● **REQUIREMENT**: Output the material below in full, exactly as it is.
━━ INFORMATION SUPPLIED ━━
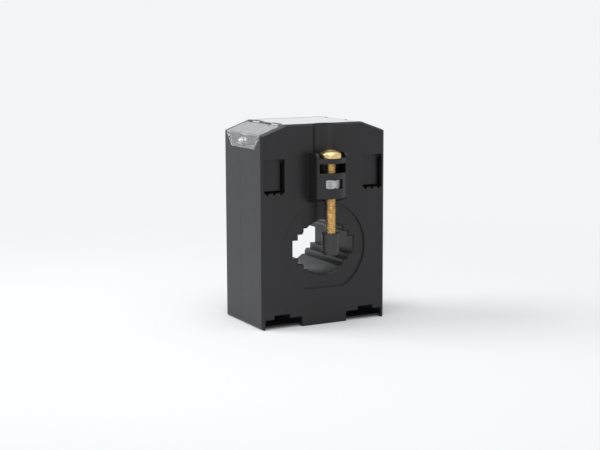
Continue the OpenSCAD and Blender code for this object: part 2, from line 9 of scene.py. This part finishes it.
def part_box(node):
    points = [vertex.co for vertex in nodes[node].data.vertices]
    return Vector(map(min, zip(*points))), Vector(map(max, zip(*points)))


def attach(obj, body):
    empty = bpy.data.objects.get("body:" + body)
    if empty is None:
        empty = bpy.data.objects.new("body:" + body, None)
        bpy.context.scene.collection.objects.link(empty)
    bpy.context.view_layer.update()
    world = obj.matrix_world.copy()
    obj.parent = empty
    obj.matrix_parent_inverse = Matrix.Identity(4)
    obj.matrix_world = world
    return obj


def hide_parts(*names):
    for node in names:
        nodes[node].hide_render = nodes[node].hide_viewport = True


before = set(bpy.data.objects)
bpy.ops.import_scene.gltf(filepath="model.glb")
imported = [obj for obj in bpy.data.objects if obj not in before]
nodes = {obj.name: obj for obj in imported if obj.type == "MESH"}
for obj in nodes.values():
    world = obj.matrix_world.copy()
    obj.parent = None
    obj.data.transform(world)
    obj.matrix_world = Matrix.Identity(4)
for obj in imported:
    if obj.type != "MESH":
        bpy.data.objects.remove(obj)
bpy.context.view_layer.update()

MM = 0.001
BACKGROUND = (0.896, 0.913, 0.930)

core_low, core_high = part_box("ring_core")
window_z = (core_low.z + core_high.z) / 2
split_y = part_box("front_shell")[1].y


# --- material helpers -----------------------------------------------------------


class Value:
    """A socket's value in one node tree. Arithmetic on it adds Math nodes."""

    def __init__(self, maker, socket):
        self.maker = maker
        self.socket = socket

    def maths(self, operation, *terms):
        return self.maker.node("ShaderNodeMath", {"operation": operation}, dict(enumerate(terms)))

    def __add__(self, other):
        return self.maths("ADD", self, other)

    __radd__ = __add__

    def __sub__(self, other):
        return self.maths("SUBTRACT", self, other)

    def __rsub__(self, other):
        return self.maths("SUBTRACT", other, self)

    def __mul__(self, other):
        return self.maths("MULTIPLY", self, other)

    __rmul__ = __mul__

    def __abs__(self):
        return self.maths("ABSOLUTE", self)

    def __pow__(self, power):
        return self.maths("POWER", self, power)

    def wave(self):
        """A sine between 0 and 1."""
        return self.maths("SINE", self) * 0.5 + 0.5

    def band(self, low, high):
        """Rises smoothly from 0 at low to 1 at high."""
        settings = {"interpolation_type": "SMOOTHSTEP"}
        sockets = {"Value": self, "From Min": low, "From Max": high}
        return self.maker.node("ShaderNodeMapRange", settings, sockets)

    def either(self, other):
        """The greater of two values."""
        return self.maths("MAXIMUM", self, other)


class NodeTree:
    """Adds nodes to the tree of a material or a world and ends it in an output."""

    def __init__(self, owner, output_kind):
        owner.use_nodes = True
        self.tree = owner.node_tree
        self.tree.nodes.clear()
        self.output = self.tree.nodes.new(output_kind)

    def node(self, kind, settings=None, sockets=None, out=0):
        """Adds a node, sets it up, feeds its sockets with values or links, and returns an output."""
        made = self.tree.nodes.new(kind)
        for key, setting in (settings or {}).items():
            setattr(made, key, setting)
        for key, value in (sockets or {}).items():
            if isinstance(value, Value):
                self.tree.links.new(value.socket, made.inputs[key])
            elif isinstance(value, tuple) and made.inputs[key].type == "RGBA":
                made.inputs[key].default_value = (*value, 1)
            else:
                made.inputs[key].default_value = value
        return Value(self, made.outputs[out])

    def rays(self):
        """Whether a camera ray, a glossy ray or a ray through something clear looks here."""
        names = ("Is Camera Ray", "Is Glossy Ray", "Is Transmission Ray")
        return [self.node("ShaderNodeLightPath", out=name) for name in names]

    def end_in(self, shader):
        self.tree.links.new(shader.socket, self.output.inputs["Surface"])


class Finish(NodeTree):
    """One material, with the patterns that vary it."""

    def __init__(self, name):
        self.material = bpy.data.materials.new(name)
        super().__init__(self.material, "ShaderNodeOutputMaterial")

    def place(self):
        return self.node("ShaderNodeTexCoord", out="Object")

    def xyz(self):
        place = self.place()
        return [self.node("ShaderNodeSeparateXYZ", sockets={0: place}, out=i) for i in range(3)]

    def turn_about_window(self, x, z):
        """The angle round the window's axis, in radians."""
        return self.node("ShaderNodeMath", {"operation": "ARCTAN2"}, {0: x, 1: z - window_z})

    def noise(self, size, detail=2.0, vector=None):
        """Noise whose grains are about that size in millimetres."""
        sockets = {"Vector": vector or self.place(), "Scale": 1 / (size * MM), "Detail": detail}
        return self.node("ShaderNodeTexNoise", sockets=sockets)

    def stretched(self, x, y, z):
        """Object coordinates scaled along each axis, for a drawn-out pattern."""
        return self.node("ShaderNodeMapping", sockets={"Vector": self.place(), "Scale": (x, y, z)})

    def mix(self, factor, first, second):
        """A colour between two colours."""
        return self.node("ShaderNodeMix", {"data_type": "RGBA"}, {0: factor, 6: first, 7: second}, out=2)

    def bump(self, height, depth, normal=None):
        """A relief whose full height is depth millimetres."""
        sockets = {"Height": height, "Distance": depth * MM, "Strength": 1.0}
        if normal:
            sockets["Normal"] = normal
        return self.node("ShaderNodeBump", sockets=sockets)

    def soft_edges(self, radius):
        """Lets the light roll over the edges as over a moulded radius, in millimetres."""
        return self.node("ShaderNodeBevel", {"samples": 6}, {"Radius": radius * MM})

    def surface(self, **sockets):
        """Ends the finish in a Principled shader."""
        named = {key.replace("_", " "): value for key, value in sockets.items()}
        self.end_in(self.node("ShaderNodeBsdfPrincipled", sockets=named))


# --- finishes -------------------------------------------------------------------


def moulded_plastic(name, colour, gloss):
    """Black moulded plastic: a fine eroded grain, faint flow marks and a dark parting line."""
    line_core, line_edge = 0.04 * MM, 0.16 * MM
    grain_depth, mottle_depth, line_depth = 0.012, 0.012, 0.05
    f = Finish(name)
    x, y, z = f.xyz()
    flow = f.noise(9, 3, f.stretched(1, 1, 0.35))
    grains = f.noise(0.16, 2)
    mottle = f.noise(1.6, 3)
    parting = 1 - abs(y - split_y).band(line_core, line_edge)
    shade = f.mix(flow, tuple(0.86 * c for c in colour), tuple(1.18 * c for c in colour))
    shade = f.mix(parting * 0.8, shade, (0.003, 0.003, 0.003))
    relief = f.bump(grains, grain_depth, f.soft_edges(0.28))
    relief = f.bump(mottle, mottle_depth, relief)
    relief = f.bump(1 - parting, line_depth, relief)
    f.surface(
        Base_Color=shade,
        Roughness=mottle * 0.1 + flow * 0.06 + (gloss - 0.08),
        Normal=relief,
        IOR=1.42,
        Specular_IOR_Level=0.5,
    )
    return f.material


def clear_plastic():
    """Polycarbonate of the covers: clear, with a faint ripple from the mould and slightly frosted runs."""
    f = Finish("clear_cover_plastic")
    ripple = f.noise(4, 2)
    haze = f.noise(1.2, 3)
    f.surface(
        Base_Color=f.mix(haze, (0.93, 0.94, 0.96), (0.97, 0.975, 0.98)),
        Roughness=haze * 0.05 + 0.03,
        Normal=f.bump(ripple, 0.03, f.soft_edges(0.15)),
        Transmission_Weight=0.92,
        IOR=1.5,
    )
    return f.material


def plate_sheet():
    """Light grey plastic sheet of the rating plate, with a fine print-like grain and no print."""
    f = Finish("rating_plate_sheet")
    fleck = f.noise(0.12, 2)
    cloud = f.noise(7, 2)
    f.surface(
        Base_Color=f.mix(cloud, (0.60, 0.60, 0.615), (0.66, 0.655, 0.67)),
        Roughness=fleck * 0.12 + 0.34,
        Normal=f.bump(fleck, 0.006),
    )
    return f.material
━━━
● **TASK ANSWER**:
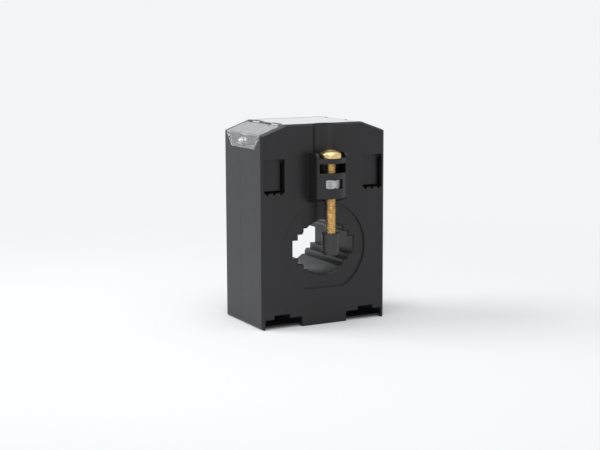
Continue the OpenSCAD and Blender code for this object: part 2, from line 9 of scene.py. This part finishes it.
def part_box(node):
    points = [vertex.co for vertex in nodes[node].data.vertices]
    return Vector(map(min, zip(*points))), Vector(map(max, zip(*points)))


def attach(obj, body):
    empty = bpy.data.objects.get("body:" + body)
    if empty is None:
        empty = bpy.data.objects.new("body:" + body, None)
        bpy.context.scene.collection.objects.link(empty)
    bpy.context.view_layer.update()
    world = obj.matrix_world.copy()
    obj.parent = empty
    obj.matrix_parent_inverse = Matrix.Identity(4)
    obj.matrix_world = world
    return obj


def hide_parts(*names):
    for node in names:
        nodes[node].hide_render = nodes[node].hide_viewport = True


before = set(bpy.data.objects)
bpy.ops.import_scene.gltf(filepath="model.glb")
imported = [obj for obj in bpy.data.objects if obj not in before]
nodes = {obj.name: obj for obj in imported if obj.type == "MESH"}
for obj in nodes.values():
    world = obj.matrix_world.copy()
    obj.parent = None
    obj.data.transform(world)
    obj.matrix_world = Matrix.Identity(4)
for obj in imported:
    if obj.type != "MESH":
        bpy.data.objects.remove(obj)
bpy.context.view_layer.update()

MM = 0.001
BACKGROUND = (0.896, 0.913, 0.930)

core_low, core_high = part_box("ring_core")
window_z = (core_low.z + core_high.z) / 2
split_y = part_box("front_shell")[1].y


# --- material helpers -----------------------------------------------------------


class Value:
    """A socket's value in one node tree. Arithmetic on it adds Math nodes."""

    def __init__(self, maker, socket):
        self.maker = maker
        self.socket = socket

    def maths(self, operation, *terms):
        return self.maker.node("ShaderNodeMath", {"operation": operation}, dict(enumerate(terms)))

    def __add__(self, other):
        return self.maths("ADD", self, other)

    __radd__ = __add__

    def __sub__(self, other):
        return self.maths("SUBTRACT", self, other)

    def __rsub__(self, other):
        return self.maths("SUBTRACT", other, self)

    def __mul__(self, other):
        return self.maths("MULTIPLY", self, other)

    __rmul__ = __mul__

    def __abs__(self):
        return self.maths("ABSOLUTE", self)

    def __pow__(self, power):
        return self.maths("POWER", self, power)

    def wave(self):
        """A sine between 0 and 1."""
        return self.maths("SINE", self) * 0.5 + 0.5

    def band(self, low, high):
        """Rises smoothly from 0 at low to 1 at high."""
        settings = {"interpolation_type": "SMOOTHSTEP"}
        sockets = {"Value": self, "From Min": low, "From Max": high}
        return self.maker.node("ShaderNodeMapRange", settings, sockets)

    def either(self, other):
        """The greater of two values."""
        return self.maths("MAXIMUM", self, other)


class NodeTree:
    """Adds nodes to the tree of a material or a world and ends it in an output."""

    def __init__(self, owner, output_kind):
        owner.use_nodes = True
        self.tree = owner.node_tree
        self.tree.nodes.clear()
        self.output = self.tree.nodes.new(output_kind)

    def node(self, kind, settings=None, sockets=None, out=0):
        """Adds a node, sets it up, feeds its sockets with values or links, and returns an output."""
        made = self.tree.nodes.new(kind)
        for key, setting in (settings or {}).items():
            setattr(made, key, setting)
        for key, value in (sockets or {}).items():
            if isinstance(value, Value):
                self.tree.links.new(value.socket, made.inputs[key])
            elif isinstance(value, tuple) and made.inputs[key].type == "RGBA":
                made.inputs[key].default_value = (*value, 1)
            else:
                made.inputs[key].default_value = value
        return Value(self, made.outputs[out])

    def rays(self):
        """Whether a camera ray, a glossy ray or a ray through something clear looks here."""
        names = ("Is Camera Ray", "Is Glossy Ray", "Is Transmission Ray")
        return [self.node("ShaderNodeLightPath", out=name) for name in names]

    def end_in(self, shader):
        self.tree.links.new(shader.socket, self.output.inputs["Surface"])


class Finish(NodeTree):
    """One material, with the patterns that vary it."""

    def __init__(self, name):
        self.material = bpy.data.materials.new(name)
        super().__init__(self.material, "ShaderNodeOutputMaterial")

    def place(self):
        return self.node("ShaderNodeTexCoord", out="Object")

    def xyz(self):
        place = self.place()
        return [self.node("ShaderNodeSeparateXYZ", sockets={0: place}, out=i) for i in range(3)]

    def turn_about_window(self, x, z):
        """The angle round the window's axis, in radians."""
        return self.node("ShaderNodeMath", {"operation": "ARCTAN2"}, {0: x, 1: z - window_z})

    def noise(self, size, detail=2.0, vector=None):
        """Noise whose grains are about that size in millimetres."""
        sockets = {"Vector": vector or self.place(), "Scale": 1 / (size * MM), "Detail": detail}
        return self.node("ShaderNodeTexNoise", sockets=sockets)

    def stretched(self, x, y, z):
        """Object coordinates scaled along each axis, for a drawn-out pattern."""
        return self.node("ShaderNodeMapping", sockets={"Vector": self.place(), "Scale": (x, y, z)})

    def mix(self, factor, first, second):
        """A colour between two colours."""
        return self.node("ShaderNodeMix", {"data_type": "RGBA"}, {0: factor, 6: first, 7: second}, out=2)

    def bump(self, height, depth, normal=None):
        """A relief whose full height is depth millimetres."""
        sockets = {"Height": height, "Distance": depth * MM, "Strength": 1.0}
        if normal:
            sockets["Normal"] = normal
        return self.node("ShaderNodeBump", sockets=sockets)

    def soft_edges(self, radius):
        """Lets the light roll over the edges as over a moulded radius, in millimetres."""
        return self.node("ShaderNodeBevel", {"samples": 6}, {"Radius": radius * MM})

    def surface(self, **sockets):
        """Ends the finish in a Principled shader."""
        named = {key.replace("_", " "): value for key, value in sockets.items()}
        self.end_in(self.node("ShaderNodeBsdfPrincipled", sockets=named))


# --- finishes -------------------------------------------------------------------


def moulded_plastic(name, colour, gloss):
    """Black moulded plastic: a fine eroded grain, faint flow marks and a dark parting line."""
    line_core, line_edge = 0.04 * MM, 0.16 * MM
    grain_depth, mottle_depth, line_depth = 0.012, 0.012, 0.05
    f = Finish(name)
    x, y, z = f.xyz()
    flow = f.noise(9, 3, f.stretched(1, 1, 0.35))
    grains = f.noise(0.16, 2)
    mottle = f.noise(1.6, 3)
    parting = 1 - abs(y - split_y).band(line_core, line_edge)
    shade = f.mix(flow, tuple(0.86 * c for c in colour), tuple(1.18 * c for c in colour))
    shade = f.mix(parting * 0.8, shade, (0.003, 0.003, 0.003))
    relief = f.bump(grains, grain_depth, f.soft_edges(0.28))
    relief = f.bump(mottle, mottle_depth, relief)
    relief = f.bump(1 - parting, line_depth, relief)
    f.surface(
        Base_Color=shade,
        Roughness=mottle * 0.1 + flow * 0.06 + (gloss - 0.08),
        Normal=relief,
        IOR=1.42,
        Specular_IOR_Level=0.5,
    )
    return f.material


def clear_plastic():
    """Polycarbonate of the covers: clear, with a faint ripple from the mould and slightly frosted runs."""
    f = Finish("clear_cover_plastic")
    ripple = f.noise(4, 2)
    haze = f.noise(1.2, 3)
    f.surface(
        Base_Color=f.mix(haze, (0.93, 0.94, 0.96), (0.97, 0.975, 0.98)),
        Roughness=haze * 0.05 + 0.03,
        Normal=f.bump(ripple, 0.03, f.soft_edges(0.15)),
        Transmission_Weight=0.92,
        IOR=1.5,
    )
    return f.material


def plate_sheet():
    """Light grey plastic sheet of the rating plate, with a fine print-like grain and no print."""
    f = Finish("rating_plate_sheet")
    fleck = f.noise(0.12, 2)
    cloud = f.noise(7, 2)
    f.surface(
        Base_Color=f.mix(cloud, (0.60, 0.60, 0.615), (0.66, 0.655, 0.67)),
        Roughness=fleck * 0.12 + 0.34,
        Normal=f.bump(fleck, 0.006),
    )
    return f.material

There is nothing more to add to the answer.